_DATA SUPPLIED_
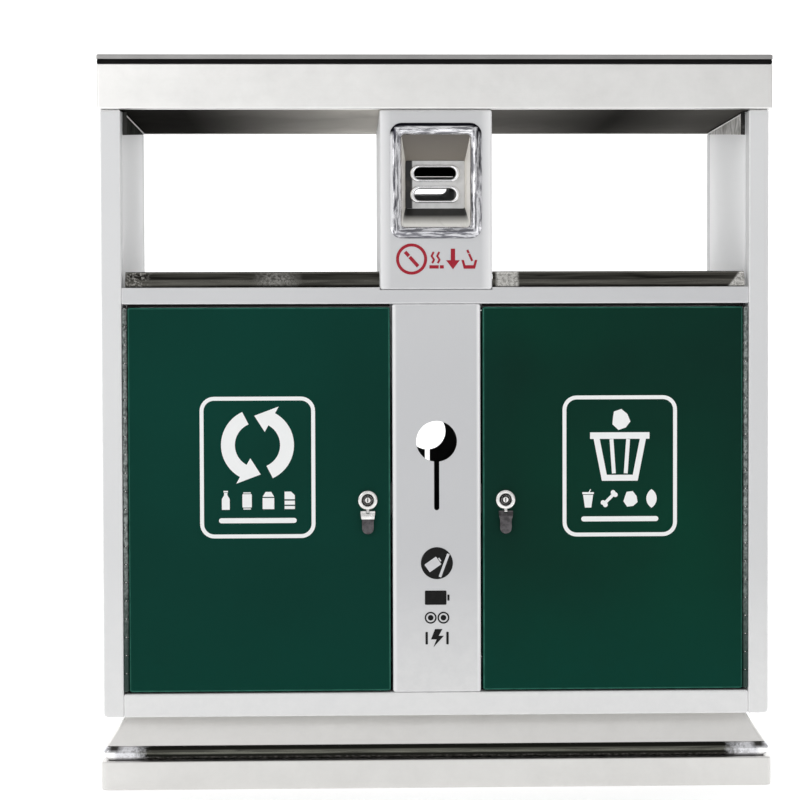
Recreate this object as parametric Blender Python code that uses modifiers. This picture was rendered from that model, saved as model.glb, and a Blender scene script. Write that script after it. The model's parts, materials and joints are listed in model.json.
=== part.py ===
"""Two-compartment recycling bin station, in metres, +Z up, front towards -Y.

The body stands on a flared plinth and carries a box-shaped cap. Each side has a see-through
throw-in window above a green door or rear panel. The centre column holds an ashtray above
and a battery drop hole below, on both the front and the rear face. The origin is on the
ground under the middle of the station.
"""

import math

import bmesh
import bpy
from mathutils import Matrix, Vector

# Overall size
WIDTH = 0.900
DEPTH = 0.350
HEIGHT = 0.980

# Heights above the ground
BAND_TOP = 0.0388          # top of the plinth's upright band
BODY_BASE = 0.0955         # top of the plinth, underside of the body
DOOR_SILL = 0.127          # top of the bottom rails
DOOR_HEAD = 0.649          # underside of the middle rails
WINDOW_SILL = 0.671        # top of the middle rails
EAVES = 0.908              # underside of the cap
FASCIA_TOP = 0.967
SEAM_TOP = 0.9735
COLUMN_SPLICE = 0.6675     # seam between the middle rail and the upper column panel

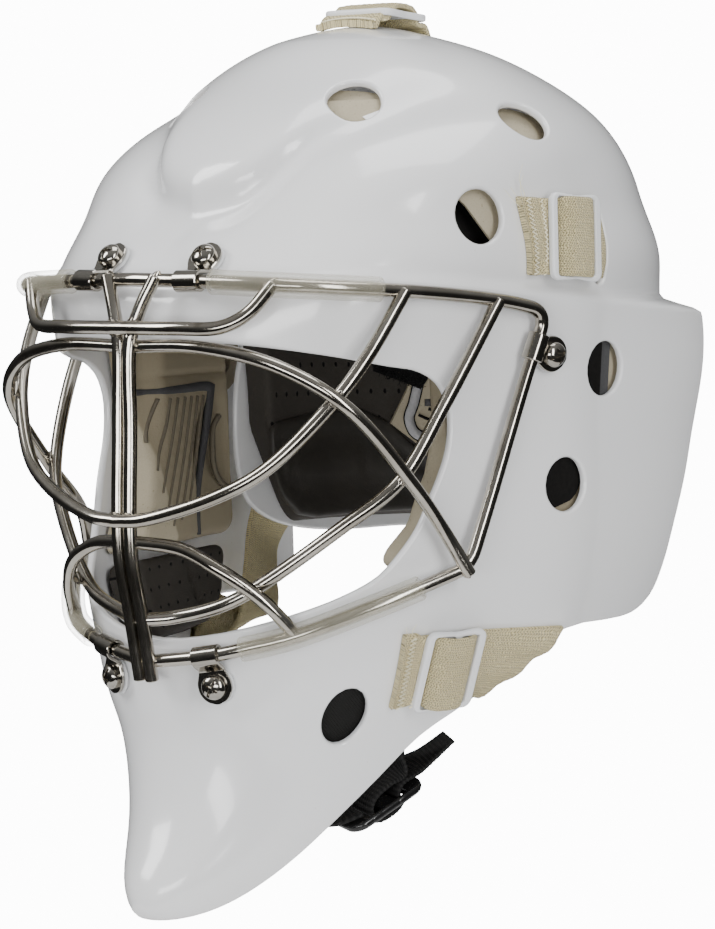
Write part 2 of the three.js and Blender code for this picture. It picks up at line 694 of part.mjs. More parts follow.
// Clear sleeve on the left half of a frame wire between two distances from the mirror plane,
// notched round a wire that is welded on inside that stretch.
function sleeve(frameCurve, fromX, toX, notchRows) {
  const reach = 400;
  const stretch = new THREE.BoxGeometry(toX - fromX, reach, reach).translate((fromX + toX) / 2, 0, 0);
  const pipe = toSolid(tube(frameCurve, SLEEVE_OUTER_RADIUS, SLEEVE_INNER_RADIUS));
  const cover = pipe.intersect(toSolid(stretch));
  const notch = toSolid(tube(new THREE.CatmullRomCurve3(toVectors(notchRows)), WIRE_RADIUS + 0.9));
  return toGeometry(cover.subtract(notch));
}

// ---- cage clamps -------------------------------------------------------------------------

// The frame wire that each clamp holds (left side), where its screw enters the shell (angle from the
// front, and z), and how far its washer stands off the curved wall.
const CLAMPS = [
  { name: 'top', wire: frameTopCurve, angle: 11.3, z: 45.6, lift: 0.4 },
  { name: 'side', wire: frameSideCurve, angle: 81.6, z: 12.6, lift: 1 },
  { name: 'bottom', wire: frameBottomCurve, angle: 12, z: -98.4, lift: 0.5 },
];

const PLATE_HEIGHT = WASHER_THICKNESS + SEAT_GAP + CLAMP_THICKNESS / 2;
const HEAD_BASE = PLATE_HEIGHT + CLAMP_THICKNESS / 2 + SEAT_GAP;

// Local frame of a clamp: x from the screw to the wire, z out of the shell.
function clampFrame(clamp) {
  const v = solve(formZ, clamp.z, 0, POLE);
  const normal = formNormal(v, clamp.angle);
  const point = formPoint(v, clamp.angle).addScaledVector(normal, clamp.lift);
  const candidates = clamp.wire.getPoints(600);
  const nearest = candidates.reduce((best, p) => (p.distanceTo(point) < best.distanceTo(point) ? p : best));
  const reach = nearest.clone().sub(point);
  const rise = reach.dot(normal);
  const along = reach.addScaledVector(normal, -rise);
  return { rise, run: along.length(), matrix: placement(point, normal, along.normalize()) };
}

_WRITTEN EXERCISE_
Repeat the entries above exactly, leaving nothing out.

_OUTPUT FOR THIS TASK_
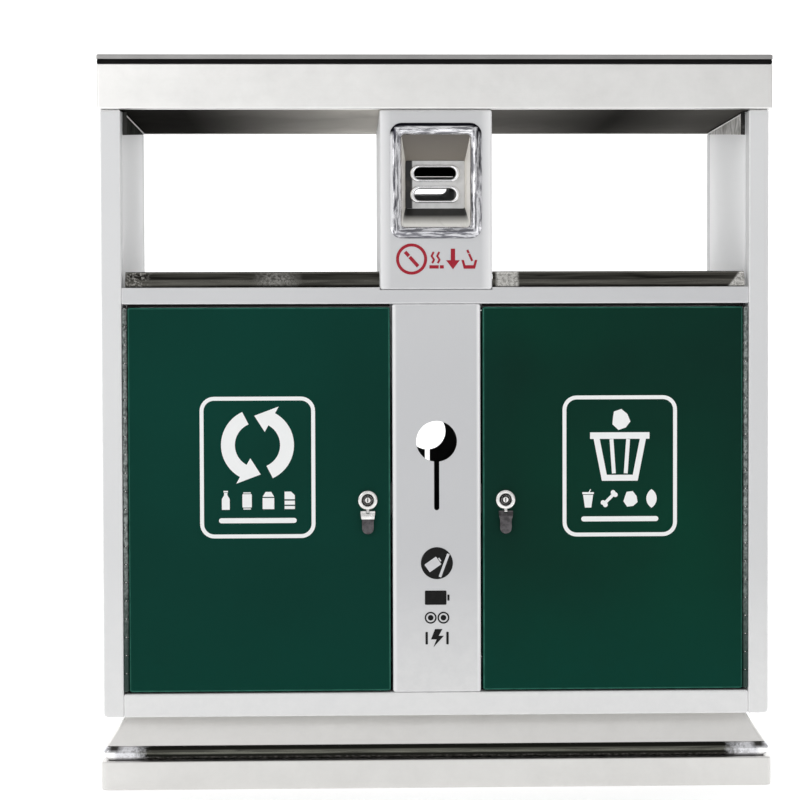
Recreate this object as parametric Blender Python code that uses modifiers. This picture was rendered from that model, saved as model.glb, and a Blender scene script. Write that script after it. The model's parts, materials and joints are listed in model.json.
=== part.py ===
"""Two-compartment recycling bin station, in metres, +Z up, front towards -Y.

The body stands on a flared plinth and carries a box-shaped cap. Each side has a see-through
throw-in window above a green door or rear panel. The centre column holds an ashtray above
and a battery drop hole below, on both the front and the rear face. The origin is on the
ground under the middle of the station.
"""

import math

import bmesh
import bpy
from mathutils import Matrix, Vector

# Overall size
WIDTH = 0.900
DEPTH = 0.350
HEIGHT = 0.980

# Heights above the ground
BAND_TOP = 0.0388          # top of the plinth's upright band
BODY_BASE = 0.0955         # top of the plinth, underside of the body
DOOR_SILL = 0.127          # top of the bottom rails
DOOR_HEAD = 0.649          # underside of the middle rails
WINDOW_SILL = 0.671        # top of the middle rails
EAVES = 0.908              # underside of the cap
FASCIA_TOP = 0.967
SEAM_TOP = 0.9735
COLUMN_SPLICE = 0.6675     # seam between the middle rail and the upper column panel

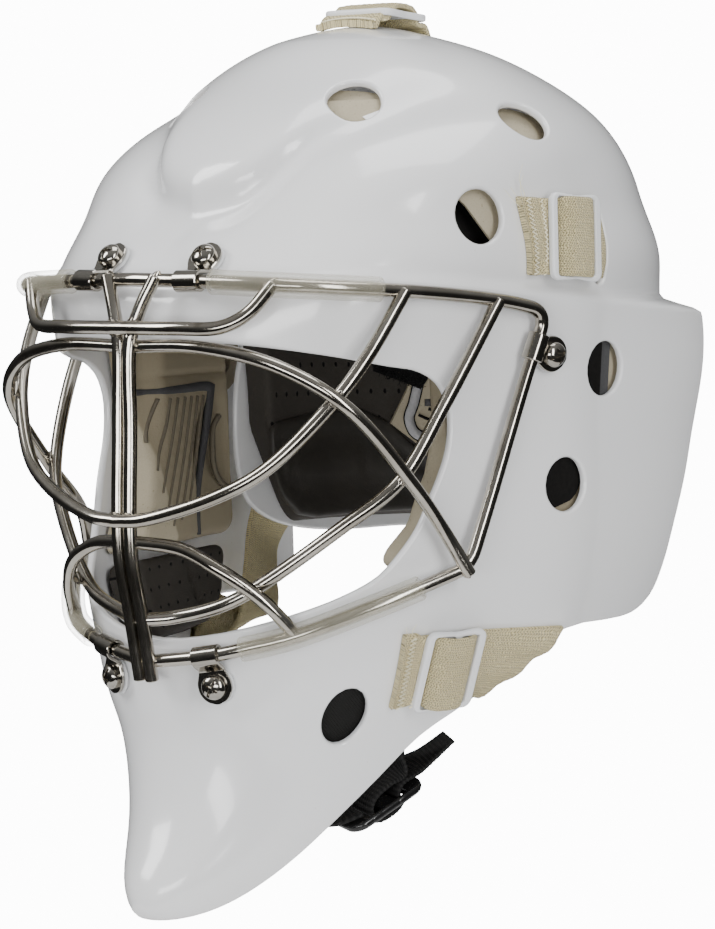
Write part 2 of the three.js and Blender code for this picture. It picks up at line 694 of part.mjs. More parts follow.
// Clear sleeve on the left half of a frame wire between two distances from the mirror plane,
// notched round a wire that is welded on inside that stretch.
function sleeve(frameCurve, fromX, toX, notchRows) {
  const reach = 400;
  const stretch = new THREE.BoxGeometry(toX - fromX, reach, reach).translate((fromX + toX) / 2, 0, 0);
  const pipe = toSolid(tube(frameCurve, SLEEVE_OUTER_RADIUS, SLEEVE_INNER_RADIUS));
  const cover = pipe.intersect(toSolid(stretch));
  const notch = toSolid(tube(new THREE.CatmullRomCurve3(toVectors(notchRows)), WIRE_RADIUS + 0.9));
  return toGeometry(cover.subtract(notch));
}

// ---- cage clamps -------------------------------------------------------------------------

// The frame wire that each clamp holds (left side), where its screw enters the shell (angle from the
// front, and z), and how far its washer stands off the curved wall.
const CLAMPS = [
  { name: 'top', wire: frameTopCurve, angle: 11.3, z: 45.6, lift: 0.4 },
  { name: 'side', wire: frameSideCurve, angle: 81.6, z: 12.6, lift: 1 },
  { name: 'bottom', wire: frameBottomCurve, angle: 12, z: -98.4, lift: 0.5 },
];

const PLATE_HEIGHT = WASHER_THICKNESS + SEAT_GAP + CLAMP_THICKNESS / 2;
const HEAD_BASE = PLATE_HEIGHT + CLAMP_THICKNESS / 2 + SEAT_GAP;

// Local frame of a clamp: x from the screw to the wire, z out of the shell.
function clampFrame(clamp) {
  const v = solve(formZ, clamp.z, 0, POLE);
  const normal = formNormal(v, clamp.angle);
  const point = formPoint(v, clamp.angle).addScaledVector(normal, clamp.lift);
  const candidates = clamp.wire.getPoints(600);
  const nearest = candidates.reduce((best, p) => (p.distanceTo(point) < best.distanceTo(point) ? p : best));
  const reach = nearest.clone().sub(point);
  const rise = reach.dot(normal);
  const along = reach.addScaledVector(normal, -rise);
  return { rise, run: along.length(), matrix: placement(point, normal, along.normalize()) };
}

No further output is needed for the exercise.